KANSAS CITY, Mo. – Mariano Rivera sat on a chair in the corner of the visitor’s clubhouse at Kauffman Stadium, his right knee tightly wrapped Friday night and crutches resting against a nearby locker.

In one declarative statement, the Yankees’ closer put to rest any notion that he’d shuffle off into retirement after a devastating injury sustained the previous night in batting practice.

“I’m coming back. Write it down in big letters. I’m not going out like this,” Rivera said.

The 12-time All-Star vowed he will return to the mound by 2013, despite hinting in spring training that this season may be his last. He said he reflected on the injury at his hotel room in the wee hours of Friday morning before making his decision.

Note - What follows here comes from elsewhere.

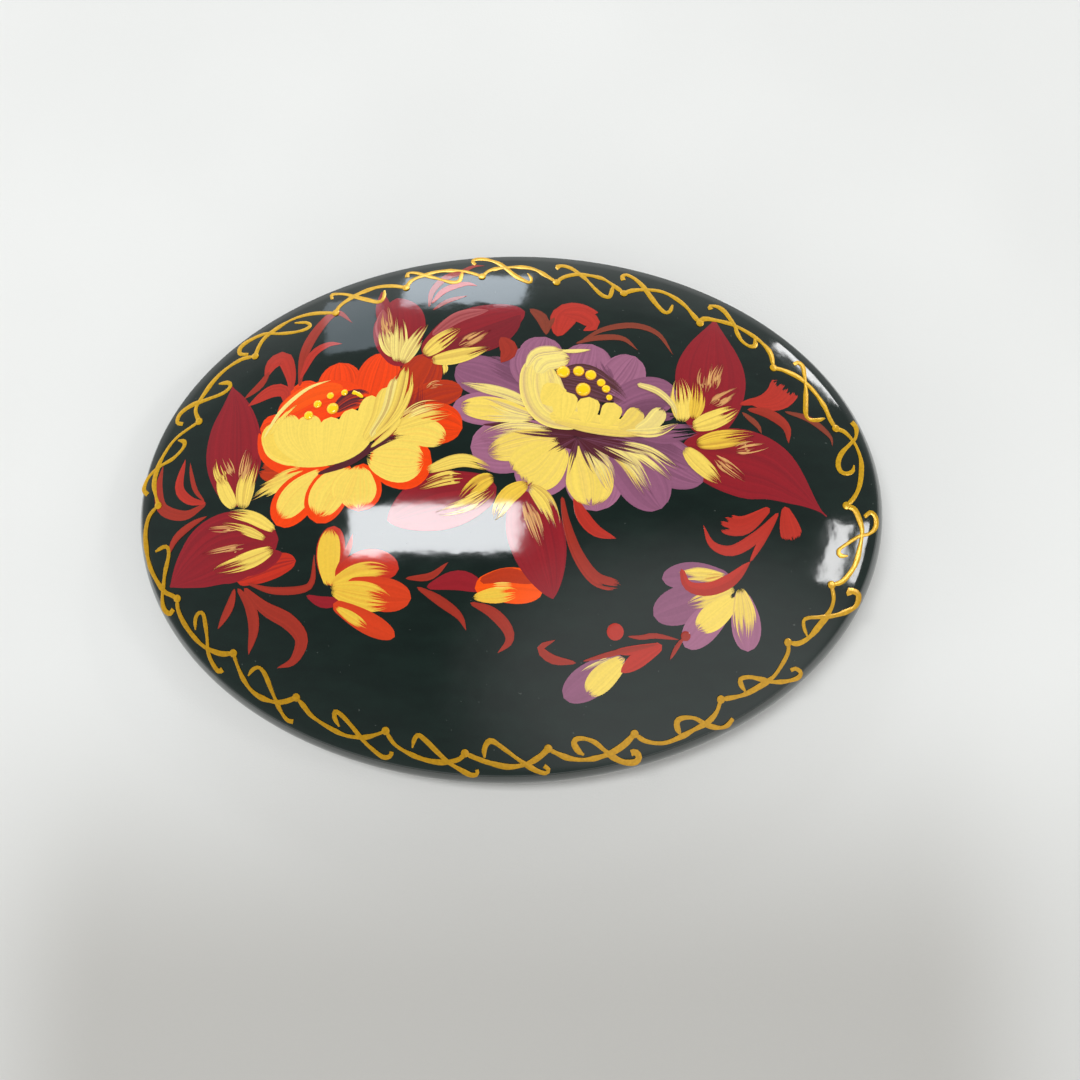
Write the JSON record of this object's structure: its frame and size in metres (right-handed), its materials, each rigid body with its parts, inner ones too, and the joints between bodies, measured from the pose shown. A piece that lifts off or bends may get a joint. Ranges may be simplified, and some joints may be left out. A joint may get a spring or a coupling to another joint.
{
  "type": "hair barrette",
  "caption": "Oval domed lacquer barrette painted with flowers, on a sprung hair clip whose hinged arm snaps over a pinch catch.",
  "frame": {"origin": "on the plane the closed clip stands on, below the middle of the plaque", "axes": "+Z out of the painted face, X along the plaque's long side with the clip's catch at +X and its hinge at -X, +Y towards the top of the painting"},
  "size_m": [0.09, 0.0652, 0.0138],
  "materials": {
    "lacquer": "black-green gloss lacquer with hand-painted flowers over a turned wooden blank",
    "nickel_plate": "nickel-plated stamped steel",
    "spring_steel": "nickel-plated spring steel, a little darker than the stampings",
    "epoxy": "cured amber epoxy glue"
  },
  "bodies": {
    "plaque_and_plate": {"plaque": "lacquer", "base_plate": "nickel_plate", "glue_bead_hinge_end": "epoxy", "glue_bead_catch_end": "epoxy", "hinge_pin": "nickel_plate", "catch_saddle": "spring_steel", "catch_rivet": "nickel_plate"},
    "arm": {"clasp_arm": "nickel_plate"},
    "leaf": {"tension_leaf": "spring_steel"},
    "prong_upper": {"catch_prong_upper": "spring_steel"},
    "prong_lower": {"catch_prong_lower": "spring_steel"}
  },
  "joints": [
    {"name": "arm_hinge", "type": "hinge", "parent": "plaque_and_plate", "child": "arm", "pos_m": [-0.0334, 0, 0.0017], "axis": [0, 1, 0], "range_deg": [0, 75]},
    {"name": "leaf_flex", "type": "slide", "parent": "plaque_and_plate", "child": "leaf", "axis": [0, 0, 1], "range_m": [0, 0.0006], "stiffness_N_per_m": 1500},
    {"name": "prong_upper_pinch", "type": "hinge", "parent": "plaque_and_plate", "child": "prong_upper", "pos_m": [0.0315, 0.00135, 0.0048], "axis": [1, 0, 0], "range_deg": [-8, 0], "stiffness_Nm_per_rad": 0.08},
    {"name": "prong_lower_pinch", "type": "hinge", "parent": "plaque_and_plate", "child": "prong_lower", "pos_m": [0.0315, -0.00135, 0.0048], "axis": [1, 0, 0], "range_deg": [0, 8], "stiffness_Nm_per_rad": 0.08}
  ]
}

“I love to play the game. To me, I don’t think going out like this is the right way,” Rivera said. “I don’t want to retire because I got hurt in the way that it happened. I don’t think like that. With the strength of the Lord, I just have to continue.”

Rivera hurt his knee when his foot caught on the turf near the outfield wall before the series opener against Kansas City. An MRI taken during the game revealed the extent of the injury, and Rivera dabbed tears from his eyes when he spoke in the clubhouse Thursday night.

He wasn’t sure at the time whether he would return.

He was certain of it less than 24 hours later.

“Miracles happen,” Rivera said with a smile. “I’m a positive man. The only thing is that I feel sorry I let down my teammates. Besides that I’m OK.”

Rivera spoke with New York Mets medical director Dr. David Altchek, who performed surgery on his shoulder following the 2008 season and was told that he should be ready to work out again in about five months. Rivera hopes that allows him to pitch by the start of spring training.

“You know, I just kind of had a feeling in talking to him last night that it wasn’t the way he wants to go out,” Manager Joe Girardi said. “He still has to get through this rehab and we’ll see where he’s at, but Mo wants to do things on his own terms, and determine when he’s done, and I don’t think he wanted to be done because of an injury.”

Rivera remained with the team Friday night in Kansas City. He plans to return to New York this weekend before consulting with Yankees team physician Dr. Christopher Ahmad.

Rivera said he was touched by the outpouring of support he received after the injury. There was even a bouquet of flowers in the empty locker that adjoined his in the clubhouse.

“He’s special,” Red Sox Manager Bobby Valentine said in Boston. “Hopefully he’ll come back, even though he’s with the bad guys.”

Royals Manager Ned Yost called Rivera “one of a kind,” while Philadelphia closer Jonathan Papelbon referred to him as the “godfather” of their role.

“It’s just kind of tough to put into words,” Papelbon said. “It’s just tough to see your leader, your idol — it’s hard to even comprehend it or talk about it.”

Rivera had lunch with Alex Rodriguez on Friday and spoke with Derek Jeter in front of the captain’s locker when they arrived at the ballpark. He planned to address the rest of the team before Friday night’s game against the Royals.

“We need him around and we need his presence and his leadership,” A-Rod said. “He promised me that he’s going to be around as much as possible and I’m going to hold him up to that.”

Jeter simply shrugged when he was asked about Rivera making a comeback, pointing out that he knew all along that his close friend of some 20 years would never be forced into retirement.

“Regardless of when he decides to retire or slow down, I think we’re going to remember him for everything that he’s done,” Jeter said. “People aren’t going to remember him for this. It’s an unfortunate incident. Whenever he decides to do it, it’s going to be the same story.”